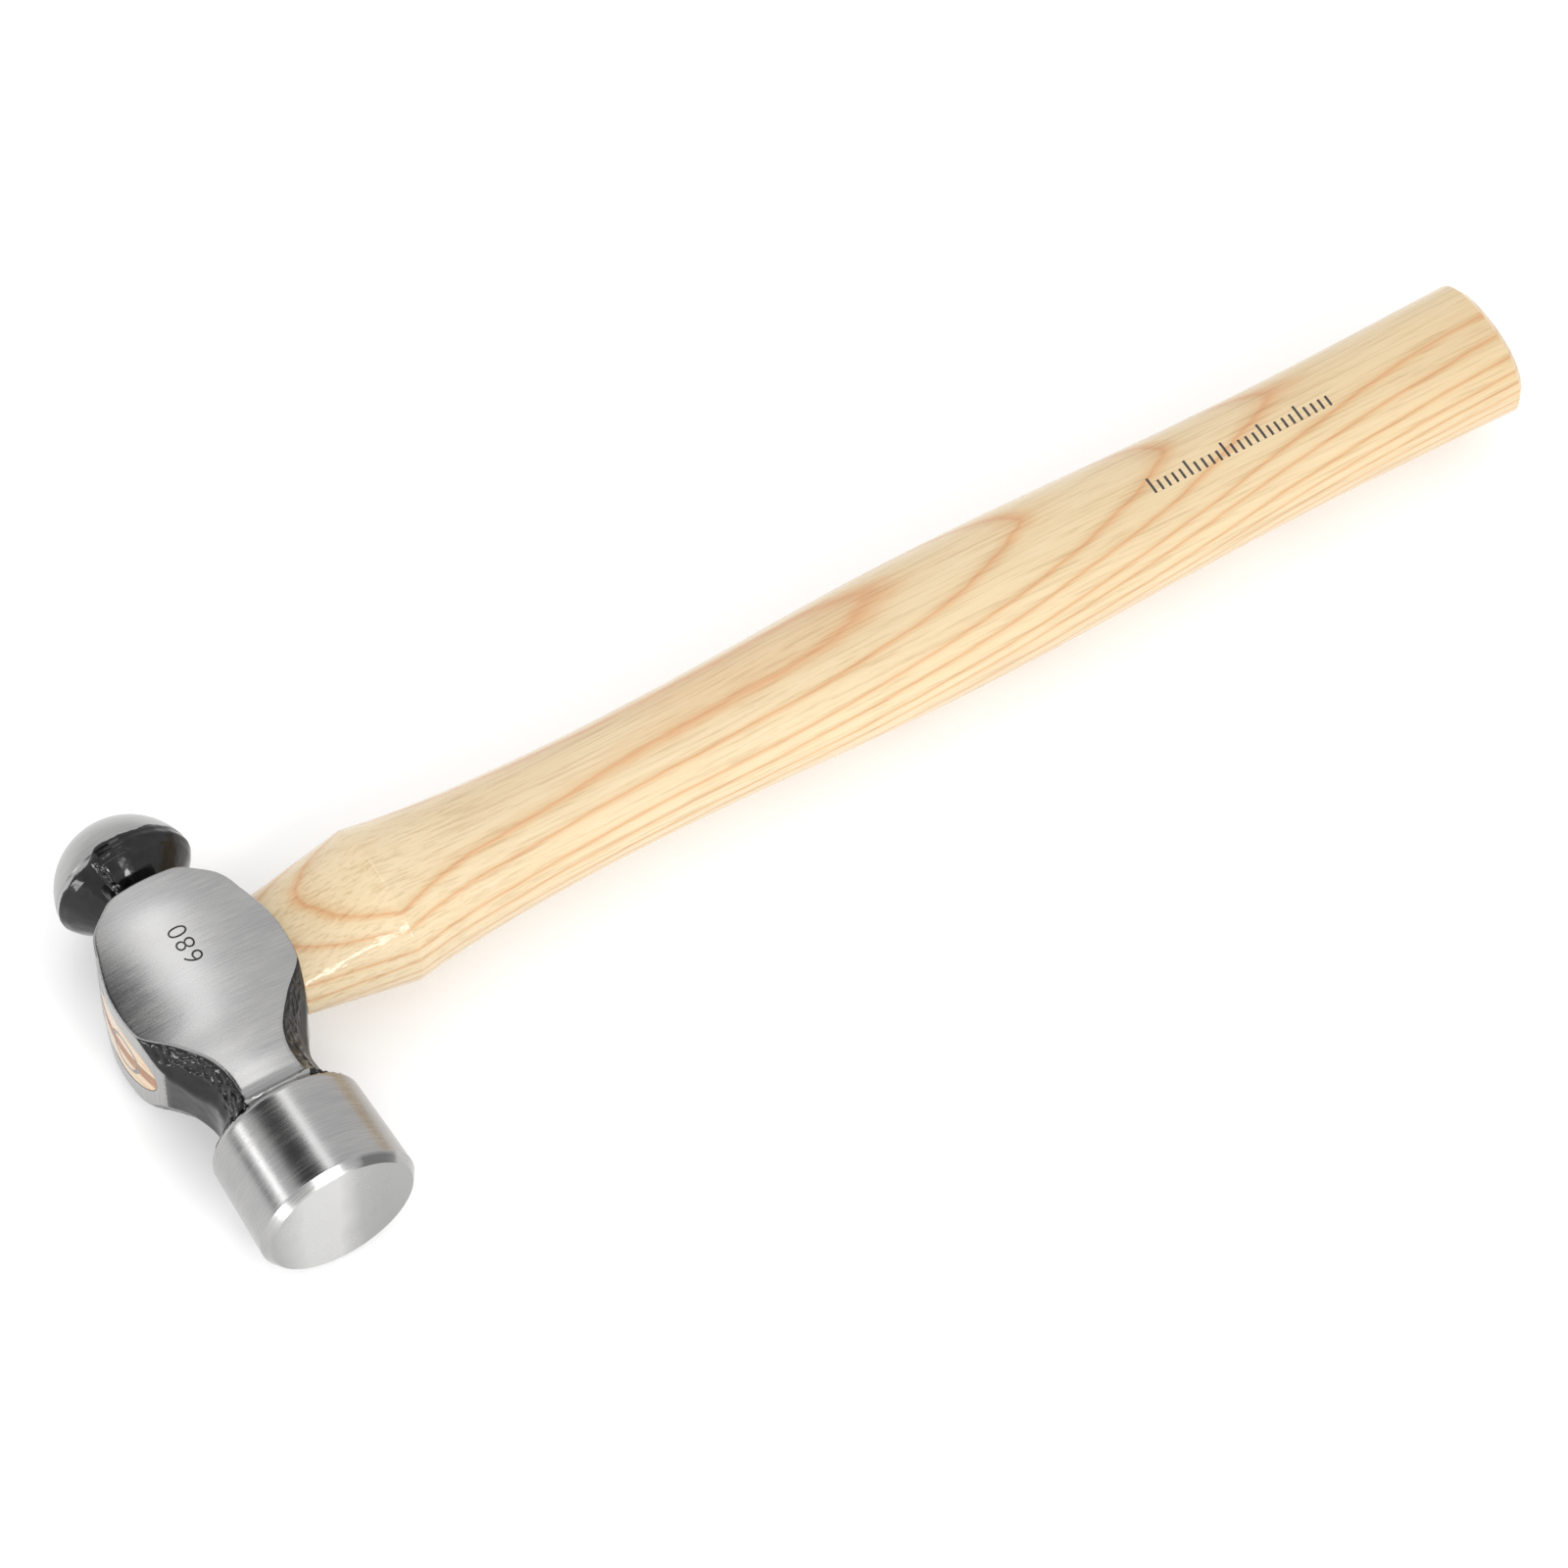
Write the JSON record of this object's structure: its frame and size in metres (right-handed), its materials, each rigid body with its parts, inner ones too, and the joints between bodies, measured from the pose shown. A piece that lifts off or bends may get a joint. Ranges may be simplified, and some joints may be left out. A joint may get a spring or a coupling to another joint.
{
  "type": "ball peen hammer",
  "caption": "Ball peen hammer: forged steel head with a round flat face, a ball peen and a wedged oval eye, on an oval wooden handle.",
  "frame": {"origin": "inside the eye, where the head's long axis crosses the handle's axis", "axes": "+X along the handle from the head to the butt, -Y towards the striking face, +Y towards the ball peen, +Z square to the cheeks, so the hammer lies on its side"},
  "size_m": [0.3623, 0.1127, 0.038],
  "materials": {
    "forged_steel": "satin ground steel, with glossy black lacquer in the forged hollows of both necks",
    "handle_wood": "pale hickory or ash, clear varnish, satin to gloss",
    "wedge_wood": "red-brown hardwood end grain, sanded flush",
    "ring_steel": "bare mild steel, ground flush"
  },
  "bodies": {
    "root": {"head": "forged_steel", "handle": "handle_wood", "wood_wedge": "wedge_wood", "ring_wedge": "ring_steel"}
  },
  "joints": []
}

━━━━━━

Write out every line exactly as it stands.

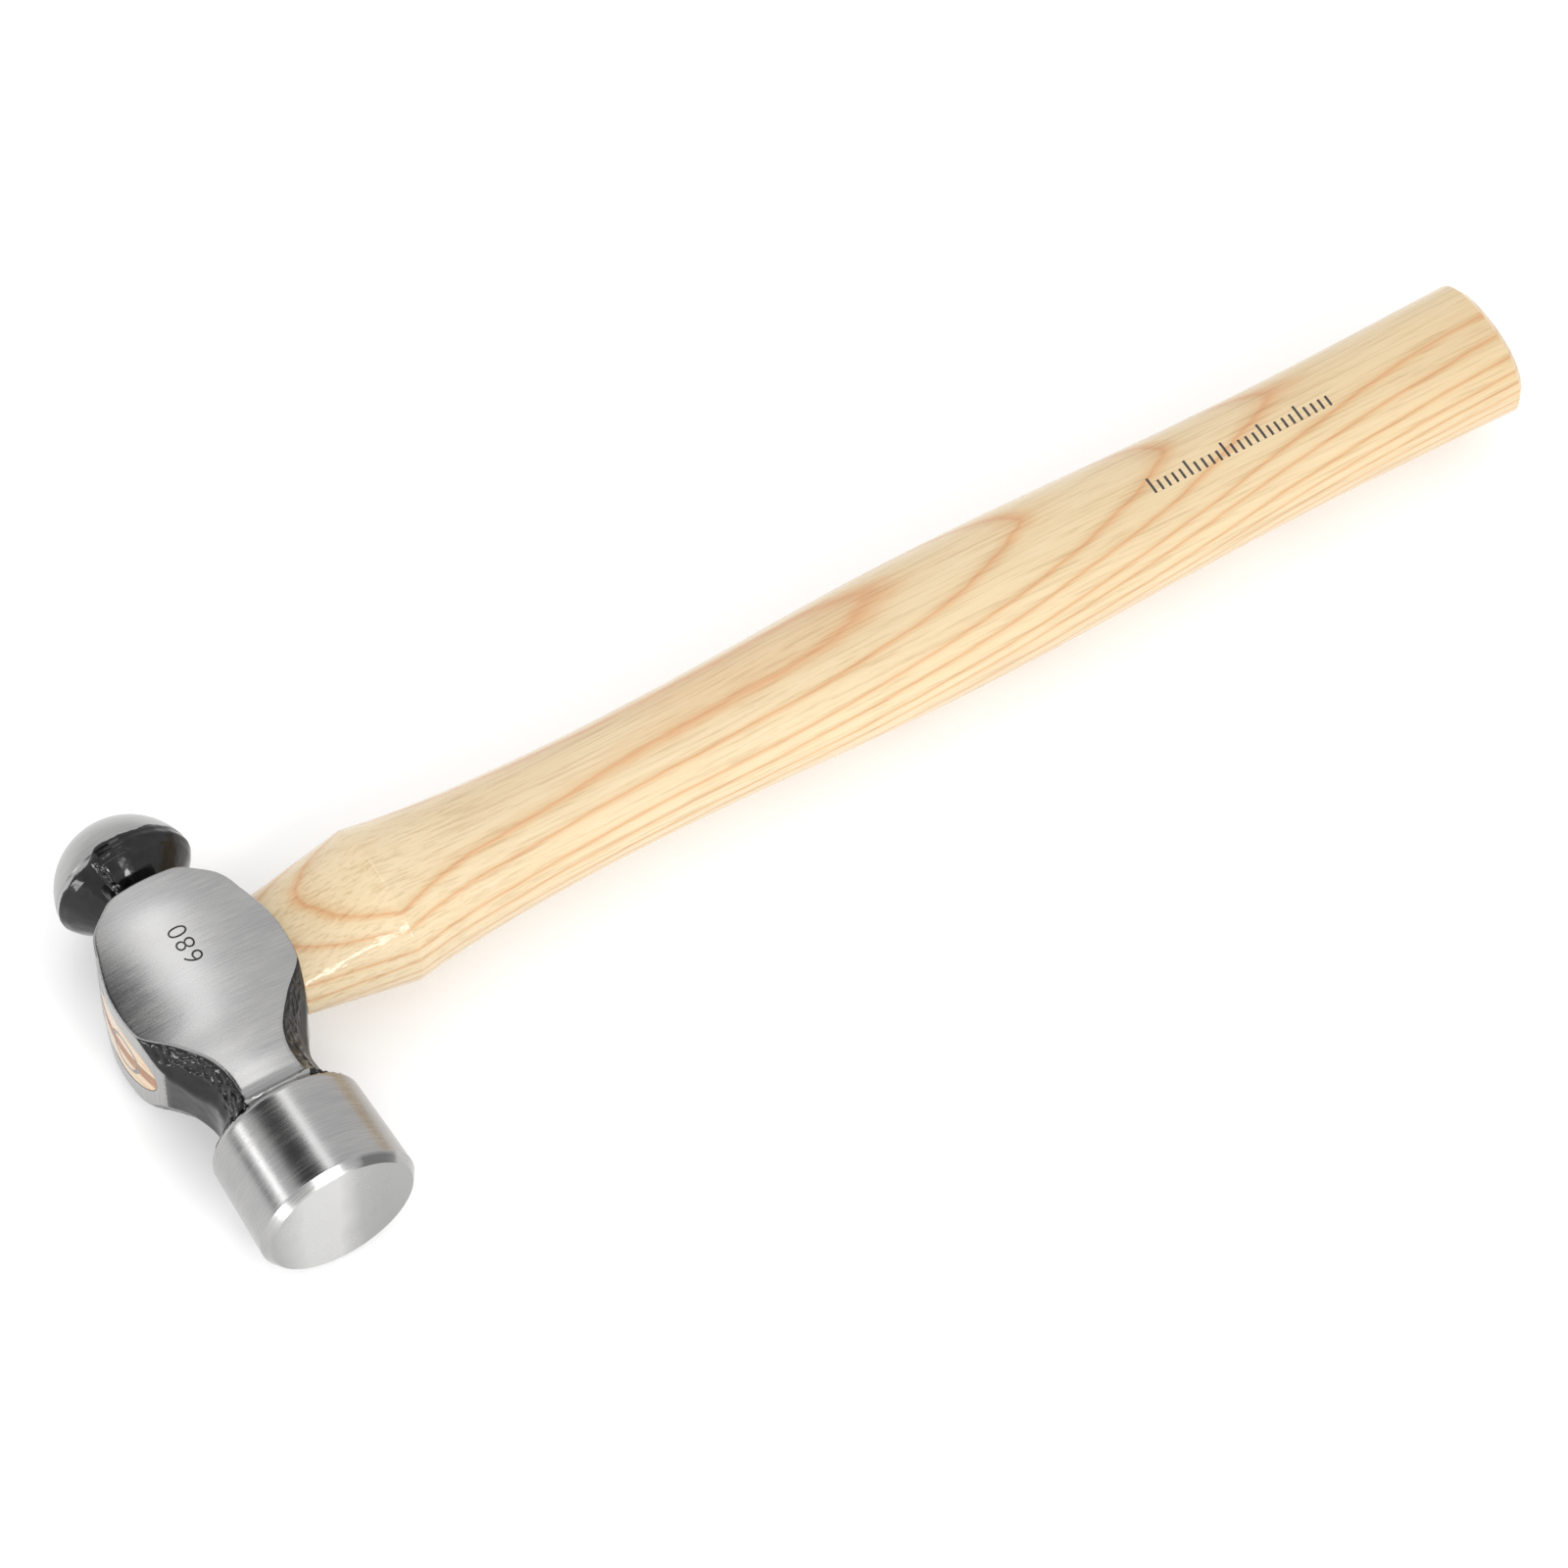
Write the JSON record of this object's structure: its frame and size in metres (right-handed), its materials, each rigid body with its parts, inner ones too, and the joints between bodies, measured from the pose shown. A piece that lifts off or bends may get a joint. Ranges may be simplified, and some joints may be left out. A joint may get a spring or a coupling to another joint.
{
  "type": "ball peen hammer",
  "caption": "Ball peen hammer: forged steel head with a round flat face, a ball peen and a wedged oval eye, on an oval wooden handle.",
  "frame": {"origin": "inside the eye, where the head's long axis crosses the handle's axis", "axes": "+X along the handle from the head to the butt, -Y towards the striking face, +Y towards the ball peen, +Z square to the cheeks, so the hammer lies on its side"},
  "size_m": [0.3623, 0.1127, 0.038],
  "materials": {
    "forged_steel": "satin ground steel, with glossy black lacquer in the forged hollows of both necks",
    "handle_wood": "pale hickory or ash, clear varnish, satin to gloss",
    "wedge_wood": "red-brown hardwood end grain, sanded flush",
    "ring_steel": "bare mild steel, ground flush"
  },
  "bodies": {
    "root": {"head": "forged_steel", "handle": "handle_wood", "wood_wedge": "wedge_wood", "ring_wedge": "ring_steel"}
  },
  "joints": []
}